### What you will do
Everything from the first line down to the line containing "return np.array(rows) +" should be reproduced exactly; please include nothing else.
-- START Given information --
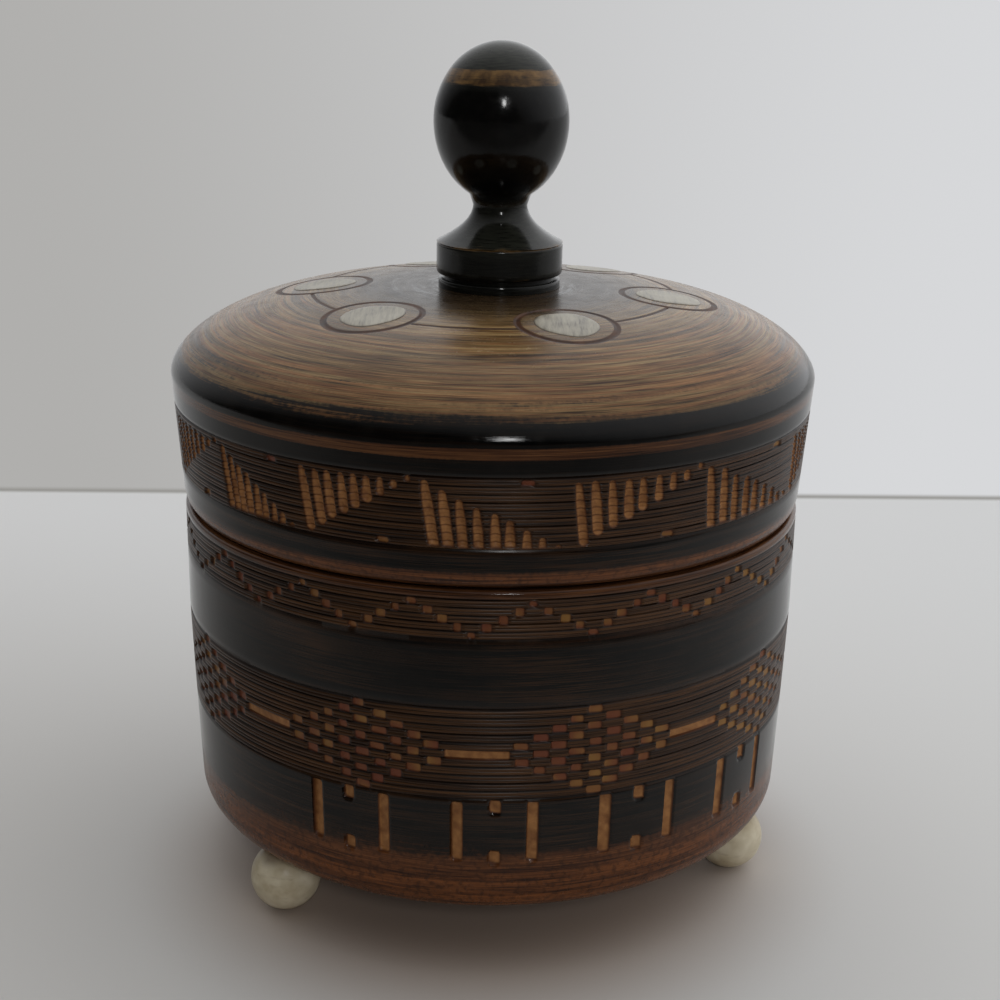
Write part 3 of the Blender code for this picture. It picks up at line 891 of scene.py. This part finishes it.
def knob_section():
    """Half section of the knob from its top down to the dome, then in along its underside."""
    waist = -math.acos(NECK_R / KNOB_R)
    rows = []
    for turn in spread(math.pi / 2 - 0.03, waist, 0.06):
        axis = KNOB_UPPER_AXIS if turn > 0 else KNOB_LOWER_AXIS
        rows.append((KNOB_R * math.cos(turn), KNOB_CENTRE + axis * math.sin(turn)))
    for step in range(25):
        share = step / 24
        flare = NECK_R + (COLLAR_R - NECK_R) * share ** 2
        rows.append((flare, NECK_TOP + (COLLAR_TOP - NECK_TOP) * share))
    edge = COLLAR_EDGE
    rows += arc(COLLAR_R - edge, COLLAR_TOP - edge, edge, math.pi / 4, 0, 4)
    rows += [(COLLAR_R, z) for z in spread(COLLAR_TOP - edge, COLLAR_BOTTOM + edge, EDGE_ROWS)]
    rows += arc(COLLAR_R - edge, COLLAR_BOTTOM + edge, edge, 0, -math.pi / 2, 5)
    rows += [(COLLAR_GROOVE_R, COLLAR_BOTTOM), (COLLAR_GROOVE_R, FLANGE_TOP)]
    rows += arc(FLANGE_R - FLANGE_EDGE, FLANGE_TOP - FLANGE_EDGE, FLANGE_EDGE, math.pi / 2, 0, 4)
    rows += [(FLANGE_R, FLANGE_FOOT)]
    rows += [(r, FLANGE_SUNK) for r in (FLANGE_R, FLANGE_R / 2, AXIS_GAP)]
    return np.array(rows) + np.array([[0.0, KNOB_SEAT_Z]])


def make_knob(lacquer):
    """The ball knob on its flared collar."""
    section = knob_section()
    columns = 160
    mesh = skin_mesh("turned_knob", section, columns)
    heights = (section[:, 1] - RIM_Z) / MM
    wear = between(heights, KNOB_WEAR)
    painted_sheen = between(heights, KNOB_PAINTED_SHEEN)
    add_layer(mesh, "painted_sheen", np.repeat(painted_sheen[:, None], columns, axis=1))
    add_layer(mesh, "run", np.repeat(run_of(section)[:, None], columns, axis=1))
    add_layer(mesh, "wear", np.repeat(wear[:, None], columns, axis=1))
    mesh.set_sharp_from_angle(angle=50 * DEGREE)
    mesh.transform(Matrix.Translation((KNOB_OFFSET, 0, 0)))
    return add_piece("turned_knob", mesh, lacquer, "lid", "lid_knob")


def make_inlay(number, place, shell):
    """A disc let into the dome: its face follows the dome, a hair proud, with a rounded edge."""
    x, y = place
    rings = [(share, INLAY_PROUD) for share in INLAY_RING_SHARES]
    rings += [(0.97, INLAY_EDGE_PROUD), (1.0, 0.0)]
    rings += [(1.0, -INLAY_SIDE_DEPTH), (0.6, -INLAY_UNDER_DEPTH)]
    columns = 64
    radius = INLAY_R * rng.uniform(0.97, 1.02)
    outwards = math.atan2(y, x)
    points = []
    for share, lift in rings:
        for column in range(columns):
            turn = 2 * math.pi * column / columns
            wobble = 1 + 0.02 * math.sin(3 * turn + number)
            wobble += 0.015 * math.sin(5 * turn + 2 * number)
            along = radius * wobble * share * math.cos(turn)
            across = INLAY_ACROSS_SHARE * radius * wobble * share * math.sin(turn)
            px = x + along * math.cos(outwards) - across * math.sin(outwards)
            py = y + along * math.sin(outwards) + across * math.cos(outwards)
            points.append((px, py, float(dome_z(math.hypot(px, py))) + lift))
    top = len(points)
    under = top + 1
    middle_z = float(dome_z(math.hypot(x, y)))
    points += [(x, y, middle_z + INLAY_PROUD), (x, y, middle_z - INLAY_UNDER_DEPTH)]
    faces = []
    for ring in range(len(rings) - 1):
        for column in range(columns):
            after = (column + 1) % columns
            low = ring * columns
            high = low + columns
            faces.append((low + column, high + column, high + after, low + after))
    last = (len(rings) - 1) * columns
    for column in range(columns):
        after = (column + 1) % columns
        faces.append((top, column, after))
        faces.append((under, last + after, last + column))
    mesh = bpy.data.meshes.new(f"shell_disc_{number}")
    mesh.from_pydata(points, [], faces)
    mesh.shade_smooth()
    mesh.set_sharp_from_angle(angle=50 * DEGREE)
    rim = [share if lift >= 0 else 1.0 for share, lift in rings for _ in range(columns)]
    add_layer(mesh, "rim", [max(0.0, (share - 0.9) * 10) for share in rim])
    node = f"inlay_disc_{number}"
    return add_piece(f"shell_disc_{number}", mesh, shell, "lid", node)


def make_foot(number, angle, ivory):
    """A ball foot with its worn flat."""
    start = -math.asin(FOOT_CENTRE_Z / FOOT_R)
    rows = [(AXIS_GAP, 0.0)]
    for turn in spread(start, math.pi / 2 - 0.04, 0.07) + [math.pi / 2 - 0.04]:
        rows.append((FOOT_R * math.cos(turn), max(0.0, FOOT_CENTRE_Z + FOOT_R * math.sin(turn))))
    section = np.array(rows)
    columns = 96
    mesh = skin_mesh(f"bone_foot_{number}", section, columns, outward=-1)
    wear = between(section[:, 1] / MM, FOOT_STAIN)
    add_layer(mesh, "wear", np.repeat(wear[:, None], columns, axis=1))
    place = (FOOT_CIRCLE_R * math.cos(angle), FOOT_CIRCLE_R * math.sin(angle), 0)
    mesh.transform(Matrix.Translation(place))
    return add_piece(f"bone_foot_{number}", mesh, ivory, "box", f"ball_foot_{number}")


# Floor, light and camera

def make_floor():
    """A plain pale floor, lighter towards the back, with painted light that makes it lighter to the
    right, painted shade in front and a warm painted shadow under the box.

    Its far part shows the wall behind to the camera, with painted light that makes the wall lighter
    to the right.
    """
    reach = FLOOR_REACH
    mesh = bpy.data.meshes.new("floor")
    corners = [(-reach, -reach, 0), (reach, -reach, 0), (reach, reach, 0), (-reach, reach, 0)]
    mesh.from_pydata(corners, [], [(0, 1, 2, 3)])
    n = Nodes("floor")
    split = n.add("SeparateXYZ", {0: n.place})
    across, depth = split.outputs["X"], split.outputs["Y"]
    # Painted light: the floor is lighter to the right, where more light falls.
    near = n.mix(n.step(across, -0.12, 0.12), srgb(202, 199, 194), srgb(224, 223, 220))
    near = n.mix(n.step(depth, -0.02, 0.155, 0.0, 0.7), near, srgb(240, 240, 239))
    # Painted shade: the floor darkens in front of the box, out of the picture, so the lacquer mirrors
    # a shaded floor there.
    near = n.mix(n.step(depth, -0.2, -0.05, 0.85, 0.0), near, srgb(66, 64, 61))
    # Painted shadow: the floor is darker and warmer under the box, standing in for its shadow and for
    # its brown mirrored in the table.
    painted_shade_place = n.vector("ADD", n.place, (0.0, PAINTED_SHADE_FORWARD, 0.0))
    away = n.add("VectorMath", {0: painted_shade_place}, operation="LENGTH").outputs["Value"]
    near = n.mix(n.step(away, 0.022, 0.05, 0.86, 0.0), near, srgb(156, 134, 116))
    n.finish(near, 0.6, n.bump(n.noise(n.place, 900.0, 2.0), 0.05, 0.0002))
    beyond = n.math("SUBTRACT", depth, n.math("MULTIPLY", across, WALL_SKEW))
    bearing = n.math("DIVIDE", across, n.math("ADD", depth, WALL_DEPTH))
    # Painted light: the wall is lighter to the right.
    far = n.mix(n.step(bearing, -0.33, 0.33), srgb(176, 175, 173), srgb(215, 216, 218))
    far = n.mix(n.step(beyond, WALL_DEPTH, WALL_DEPTH + 4 * MM), srgb(146, 144, 140), far)
    wall = n.add("Emission", {"Color": far}).outputs[0]
    past = n.step(beyond, WALL_DEPTH - 2 * MM, WALL_DEPTH + 1 * MM)
    seen = n.math("MULTIPLY", past, n.add("LightPath", {}).outputs["Is Camera Ray"])
    both = n.add("MixShader", {0: seen, 1: n.shader.outputs[0], 2: wall}).outputs[0]
    n.feed(n.tree.nodes["Material Output"].inputs["Surface"], both)
    mesh.materials.append(n.material)
    floor = bpy.data.objects.new("floor", mesh)
    bpy.context.scene.collection.objects.link(floor)


def make_lamp(name, place, width, height, power):
    """A soft upright lamp aimed at the box."""
    data = bpy.data.lights.new(name, "AREA")
    data.shape = "RECTANGLE"
    data.size = width
    data.size_y = height
    data.energy = power
    lamp = bpy.data.objects.new(name, data)
    bpy.context.scene.collection.objects.link(lamp)
    lamp.location = place
    aim = Vector(LAMP_AIM) - Vector(place)
    lamp.rotation_euler = aim.to_track_quat("-Z", "Y").to_euler()


def make_world():
    """Soft room light: bright above and behind, a little more so at the right, and dim in front."""
    world = bpy.data.worlds.new("room")
    bpy.context.scene.world = world
    world.use_nodes = True
    tree = world.node_tree
    background = tree.nodes["Background"]
    ray = tree.nodes.new("ShaderNodeTexCoord")
    lean = tree.nodes.new("ShaderNodeVectorMath")
    lean.operation = "DOT_PRODUCT"
    lean.inputs[1].default_value = ROOM_BRIGHT_WAY
    tree.links.new(ray.outputs["Generated"], lean.inputs[0])
    level = tree.nodes.new("ShaderNodeMapRange")
    for key, value in ROOM_LEVELS:
        level.inputs[key].default_value = value
    tree.links.new(lean.outputs["Value"], level.inputs["Value"])
    tree.links.new(level.outputs["Result"], background.inputs["Strength"])
    background.inputs["Color"].default_value = ROOM_COLOUR


def make_camera():
    """The photograph's camera."""
    data = bpy.data.cameras.new("camera")
    data.sensor_width = SENSOR
    data.lens = FOCAL_PIXELS * SENSOR / IMAGE_SIDE
    camera = bpy.data.objects.new("camera", data)
    bpy.context.scene.collection.objects.link(camera)
    pitch = Matrix.Rotation(math.pi / 2 - CAMERA_PITCH, 4, "X")
    roll = Matrix.Rotation(CAMERA_ROLL, 4, "Z")
    camera.matrix_world = Matrix.Translation(CAMERA_PLACE) @ pitch @ roll
    bpy.context.scene.camera = camera


make_camera()
make_floor()
make_world()
make_lamp("key", LAMP_PLACE, LAMP_WIDTH, LAMP_HEIGHT, LAMP_POWER)

WOOD = lacquered_wood()
make_lid(WOOD)
make_tub(WOOD)
make_knob(black_lacquer())
SHELL = shell_inlay()
for inlay, place in enumerate(inlay_places(), 1):
    make_inlay(inlay, place, SHELL)
IVORY = bone()
for foot, foot_turn in enumerate(FOOT_TURNS, 1):
    make_foot(foot, foot_turn * DEGREE, IVORY)

bpy.context.scene.view_settings.view_transform = "Standard"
-- END Given information --
### Result for this task
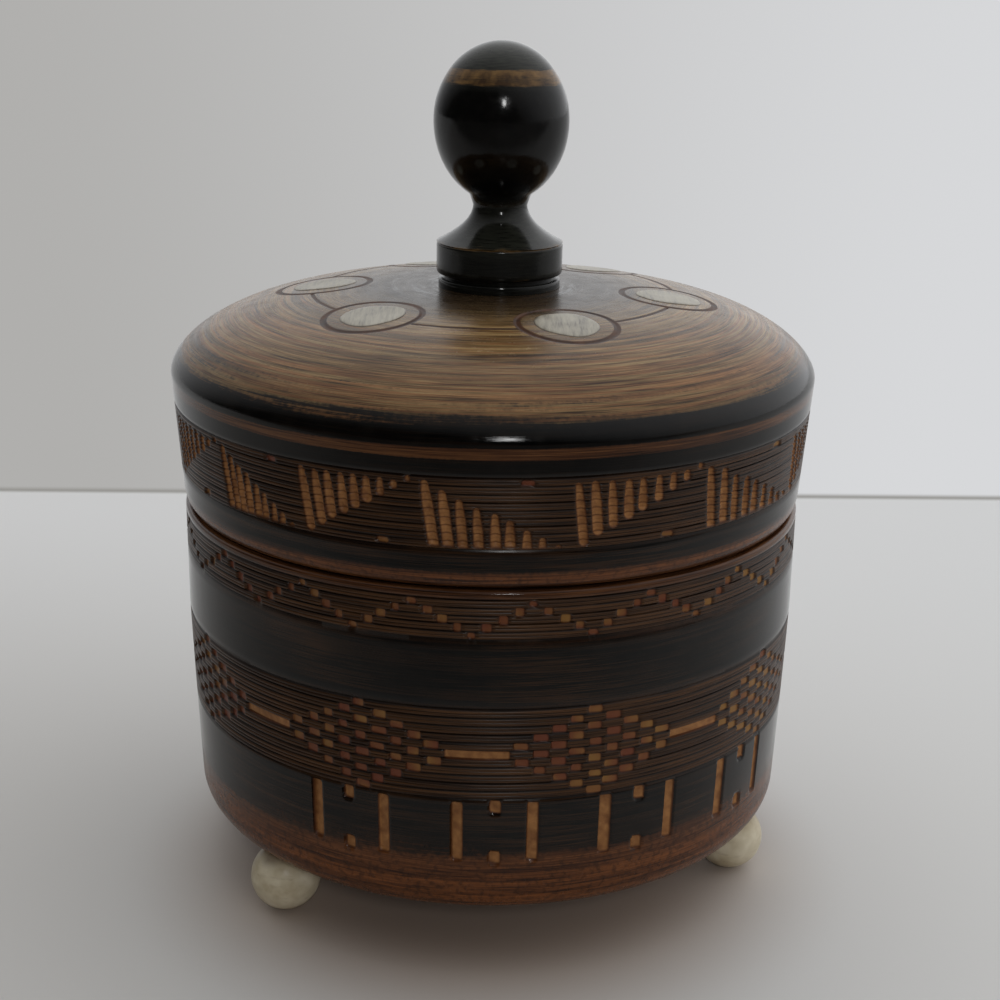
Write part 3 of the Blender code for this picture. It picks up at line 891 of scene.py. This part finishes it.
def knob_section():
    """Half section of the knob from its top down to the dome, then in along its underside."""
    waist = -math.acos(NECK_R / KNOB_R)
    rows = []
    for turn in spread(math.pi / 2 - 0.03, waist, 0.06):
        axis = KNOB_UPPER_AXIS if turn > 0 else KNOB_LOWER_AXIS
        rows.append((KNOB_R * math.cos(turn), KNOB_CENTRE + axis * math.sin(turn)))
    for step in range(25):
        share = step / 24
        flare = NECK_R + (COLLAR_R - NECK_R) * share ** 2
        rows.append((flare, NECK_TOP + (COLLAR_TOP - NECK_TOP) * share))
    edge = COLLAR_EDGE
    rows += arc(COLLAR_R - edge, COLLAR_TOP - edge, edge, math.pi / 4, 0, 4)
    rows += [(COLLAR_R, z) for z in spread(COLLAR_TOP - edge, COLLAR_BOTTOM + edge, EDGE_ROWS)]
    rows += arc(COLLAR_R - edge, COLLAR_BOTTOM + edge, edge, 0, -math.pi / 2, 5)
    rows += [(COLLAR_GROOVE_R, COLLAR_BOTTOM), (COLLAR_GROOVE_R, FLANGE_TOP)]
    rows += arc(FLANGE_R - FLANGE_EDGE, FLANGE_TOP - FLANGE_EDGE, FLANGE_EDGE, math.pi / 2, 0, 4)
    rows += [(FLANGE_R, FLANGE_FOOT)]
    rows += [(r, FLANGE_SUNK) for r in (FLANGE_R, FLANGE_R / 2, AXIS_GAP)]
    return np.array(rows) + np.array([[0.0, KNOB_SEAT_Z]])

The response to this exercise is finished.